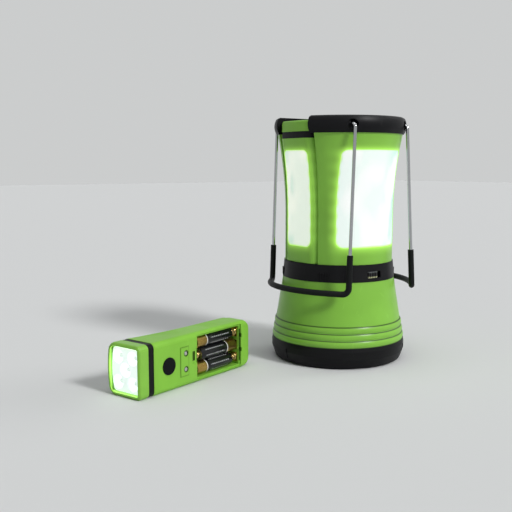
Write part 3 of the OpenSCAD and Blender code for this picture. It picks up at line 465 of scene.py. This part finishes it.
def diffuser(name, box, across_axis, lip, core, strength):
    """Frosted window, lit from behind: bright core, yellow-green rim, faint tinted patches."""
    made, tree, shader, place = material(name, FROST, 0.38)
    xyz = axes(tree, place)
    half_w, half_h, mid = window_shape(box, across_axis)
    across = xyz["XY"[across_axis]]
    glow = shared(tree, "Window_Glow", {
        "Across": across, "Up": calc(tree, "SUBTRACT", xyz["Z"], mid),
        "Half_Width": half_w - lip, "Half_Height": half_h - lip,
        "Corner": WINDOW_CORNER, "Lamp_Pitch": LAMP_PITCH, "Halo_Width": finish().halo})
    long_way = add(tree, "ShaderNodeMapping", {"Vector": place, "Scale": (1, 1, 0.55)})
    cloud = add(tree, "ShaderNodeTexNoise", {
        "Vector": long_way.outputs["Vector"], "Scale": 42.0, "Detail": 1.5})
    side = ramp(tree, across, 0.1 * half_w, 0.8 * half_w, 0.25, 1.0)
    patch = calc(tree, "MULTIPLY", ramp(tree, cloud.outputs["Fac"], 0.38, 0.54), side)
    tint = blend(tree, patch, rgba(core[0]), rgba(core[1]))
    lamps = calc(tree, "SINE", calc(tree, "MULTIPLY", xyz["Z"], 2 * math.pi / LAMP_PITCH))
    wobble = calc(tree, "MULTIPLY_ADD", cloud.outputs["Fac"], 1.6 * MM,
                  calc(tree, "MULTIPLY_ADD", lamps, 0.35 * MM, glow["Inside"]))
    lit = blend(tree, ramp(tree, wobble, 0.6 * MM, 2.6 * MM), rgba(EDGE_COLOR), tint)
    shine(tree, shader, lit, strength * finish().glow)
    tree.links.new(blend(tree, ramp(tree, wobble, 0.3 * MM, 1.6 * MM), rgba(EDGE_COLOR),
                         rgba(FROST)), shader.inputs["Base Color"])
    grain = shared(tree, "Moulded_Grain", {"Vector": place, "Scale": 900.0})
    bumped(tree, shader, grain["Height"], 0.15, 0.08 * MM)
    return made


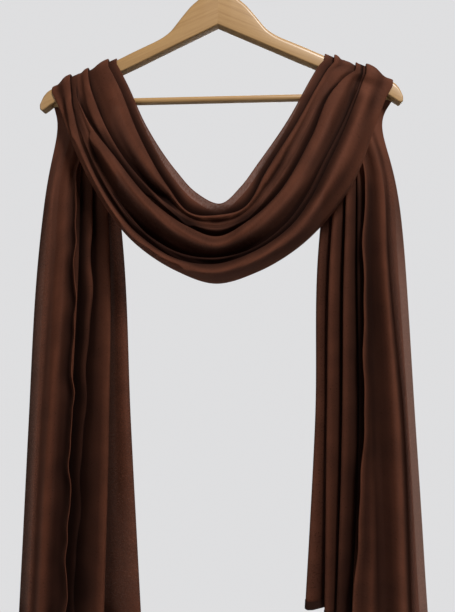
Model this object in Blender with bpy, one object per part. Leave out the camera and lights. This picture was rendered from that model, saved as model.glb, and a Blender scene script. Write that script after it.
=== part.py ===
# A dupatta stole hung over a wooden clothes hanger, at rest.
# All sizes below are millimetres. Objects are built in metres, +Z up, the front faces -Y.
# The origin is the bearing point of the hook, under the top of its loop.
import math

import bpy
import numpy as np

MM = 0.001

# Hanger
HANGER_HALF_THICKNESS = 6.5
ARM_TOP_CROWN = 7.02
ARM_BOTTOM_CROWN = 2.0
CROWN_STRETCH = 1.08
BAR_RADIUS = 4.2
BAR_HEIGHT = -196.1
BAR_GAP = 0.3
BAR_SIDES = 16
HOOK_WIRE_RADIUS = 1.75
HOOK_LOOP_RADIUS = 21.75
HOOK_STEM_FOOT = -78.0
HOOK_SIDES = 10
HOOK_HOLE_GAP = 0.3

# Half outline of the wooden body, mirrored about the middle.
# columns: distance from the middle, height of the top edge, height of the bottom edge
HANGER_OUTLINE = [
    (0.0, -64.8, -107.5),
    (9.0, -65.0, -111.6),
    (16.0, -66.2, -114.8),
    (23.0, -73.6, -118.0),
    (33.0, -82.2, -122.5),
    (41.5, -91.8, -126.4),
    (50.0, -102.3, -130.2),
    (57.0, -110.8, -133.5),
    (64.5, -116.9, -136.9),
    (74.0, -122.4, -141.2),
    (86.0, -127.8, -146.8),
    (105.0, -136.2, -155.4),
    (125.0, -145.4, -164.2),
    (150.0, -155.4, -175.0),
    (175.0, -165.6, -185.5),
    (195.0, -173.8, -193.9),
    (206.0, -178.6, -199.5),
    (213.0, -183.8, -204.5),
    (217.3, -190.3, -206.6),
    (219.4, -196.3, -205.0),
]
ARM_END = 206.0
ARM_SLOPE = -0.41

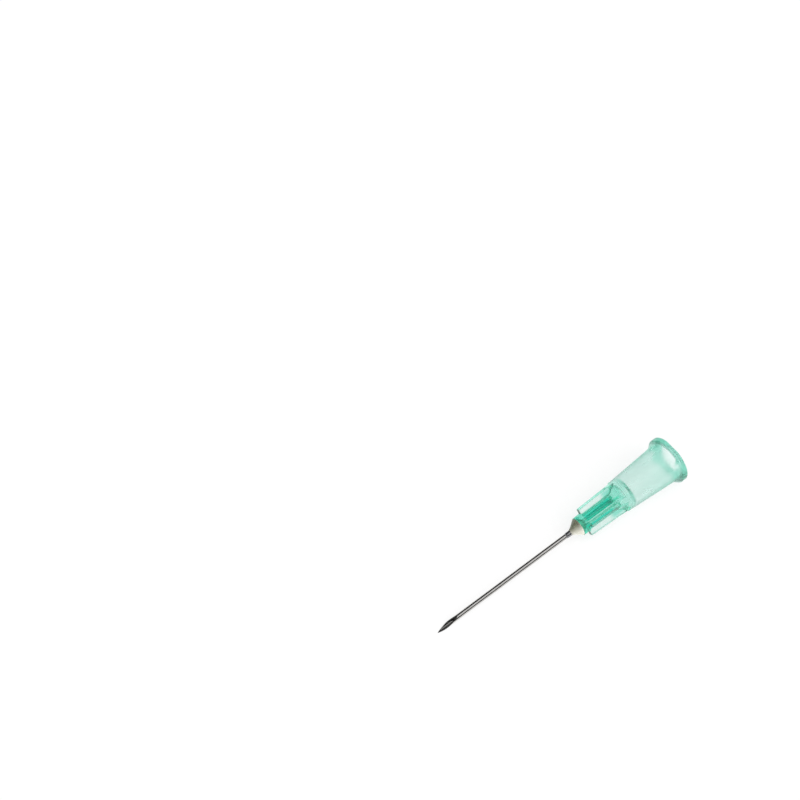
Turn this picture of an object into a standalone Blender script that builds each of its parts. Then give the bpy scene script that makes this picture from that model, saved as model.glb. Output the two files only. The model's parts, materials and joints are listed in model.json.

# # # # #

Exercise description:
Identify and copy lines that hold the string "from".

Exercise answer:
    """Frosted window, lit from behind: bright core, yellow-green rim, faint tinted patches."""
Model this object in Blender with bpy, one object per part. Leave out the camera and lights. This picture was rendered from that model, saved as model.glb, and a Blender scene script. Write that script after it.
# columns: distance from the middle, height of the top edge, height of the bottom edge
Turn this picture of an object into a standalone Blender script that builds each of its parts. Then give the bpy scene script that makes this picture from that model, saved as model.glb. Output the two files only. The model's parts, materials and joints are listed in model.json.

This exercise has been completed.